Keidanren (Japan Federation of Economic Organizations), the largest private and non-profit economic organization in Japan, announced the “Keidanren Appeal on the Environment” in 1996, in which concrete courses of action for measures to cope with global warming were specified. Following the Appeal, 37 trade associations set forth the “Keidanren Voluntary Action Plan on the Environment” in June 1997. Although the above action plan is a unilateral commitment on the part of the industries, it should be considered an environmental agreement.52 In fact it constitutes a major component of the Japanese government’s “Basic Principles for the Promotion of Measures Dealing with Global Warming”; a follow-up survey is to be conducted every year and reported to the government councils, including the Industrial Structure Council of the Ministry of International Trade and Industry, for third party review.

This action plan, which contributes to meeting the Japanese commitment under the Kyoto Protocol, has as its goal “to endeavour to reduce CO2 emissions from the 28 industrial and energy-conversion sectors to below the levels of 1990 by 2010.” Under a baseline (or business-as-usual) scenario these emissions are estimated to increase by 10%. The 28 sectors represent approximately 76% of CO2 emissions generated by all industry and energy-conversion sectors in Japan, which in turn generated 42% of Japan’s total CO2 emissions in 1990.

Each participating business sector made a social commitment by setting a numerical target (in terms of: size of CO2 or energy consumption; emissions or index of CO2 emissions; or energy input per unit output), which was compiled and published by Keidanren. For example, the Japanese Iron and Steel Federation set a target of reducing energy consumption in 2010 by 10% from the 1990 level (57.22kt crude oil).

The second survey, presented just before CoP5, showed that CO2 emissions in fiscal year 1998 were 126MtC, or 2.4% less than 1990 and 6% less than 1997 levels. Keidanren stressed that to meet the emissions goal it would:

  • continue to make annual surveys of emissions by participating associations;
  • intensify co-operation between the government and other sectors, such as transportation, households, etc.;
  • promote the construction of new nuclear power plants; and
  • explore positively the utilization of the Kyoto mechanisms.

Voluntary provisions also may accompany mandatory policies. The Substitution Provision of the US Acid Rain (SO2 Emissions Trading) Program is the first example of a voluntary compliance provision within an emissions trading regime.53 Voluntary compliance was characterized by adverse selection; units that “opted in” to the programme tended either to have low emissions below their permitted allocations, or to have low costs of abatement (Montero, 1999). While the VA kept aggregate costs low, the adverse selection increased aggregate emissions (Montero, 1999). This inevitable trade-off between adverse selection and cost-savings means that the design of voluntary programmes will influence their net emissions impact (Montero, 2000a).

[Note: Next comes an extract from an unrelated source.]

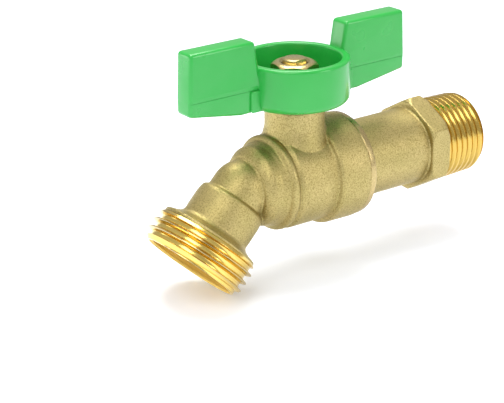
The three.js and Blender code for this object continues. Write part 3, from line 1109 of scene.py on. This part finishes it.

The OECD (1998a) noted that no empirical evidence is available on the cost-effectiveness of VAs. CEC (1996), however, argues that the flexibility of VAs provides room for industries to find the most efficient way to achieve the targets, which could be a major advantage. EEA (1997) recently concluded, after analyzing six case studies of European VAs, that, while there was quantitative evidence for environmental improvement in most case studies, more sophisticated analysis would be necessary to distinguish between the effects of the VAs and those of other factors (EEA, 1997, pp. 84–85). In the same study it was recognized, however, that in five of the six cases the interviewed experts felt VAs incurred lower costs than alternative instruments.

OECD has indicated various conditions under which VAs can be implemented most effectively (EEA, 1997, p. 15; OECD, 1998a):

The EC, for instance, recommends prior consultation with interested parties, a binding form, quantified and staged objectives, the monitoring of results, and so on.

Box 6.4. Voluntary Agreements in the Netherlands

In the early 1990s, the Dutch government entered into agreements with all energy-intensive industries to improve energy efficiency. The purpose was both to improve competitiveness by cutting energy costs and to reduce CO2 emissions. This win–win situation is favoured by the Ministry of Economic Affairs, which was primarily responsible for the execution of the long-term agreement (LTA) policy. Efficiency is usually defined as the ratio of relevant physical output to primary energy consumed. The target for most sectors is to improve energy efficiency by 20% in 2000, compared to 1989. Most sectors were audited before entering into an agreement, to ensure that the efficiency improvement was feasible. The coverage of industrial energy consumption is high, almost 90% when non-energy consumption is excluded. There is a similar agreement with the horticultural greenhouse sector, which is the second largest energy-consuming sector after the chemical industry. An intermediate organization co-ordinates the annual monitoring and runs programmes for technological support and R&D. The government publishes results annually. It is expected that, on average, the 2000 efficiency target will be reached.54 Based on interviews and analysis, 30%–50% of the efficiency improvement identified is implemented because of LTA and related supporting policies (Glasbergen et al., 1997). The results for the LTA sectors in total manufacturing industry through 1996 are depicted in Figure 6.1, together with general statistics (Van Dril, 2000).

Figure 6.1: Aggregated results of manufacturing industry LTAs and statistics.

As a general observation, LTA results diverge from the actual average of the entire manufacturing sector. Both the energy and output indicators show significant deviations. The main explanations for the divergence are, first, that energy-intensive products such as primary materials have grown faster than average production value. In monitoring practice, there may be some bias towards adjusting for energy-intensive products, to avoid negative effects on efficiency results. A second explanation is that statistics on the chemical industries are unreliable and that no insight is provided by the entities responsible for monitoring. For example, no clear information is available on the share of non-energy consumption and its impact on CO2 emissions.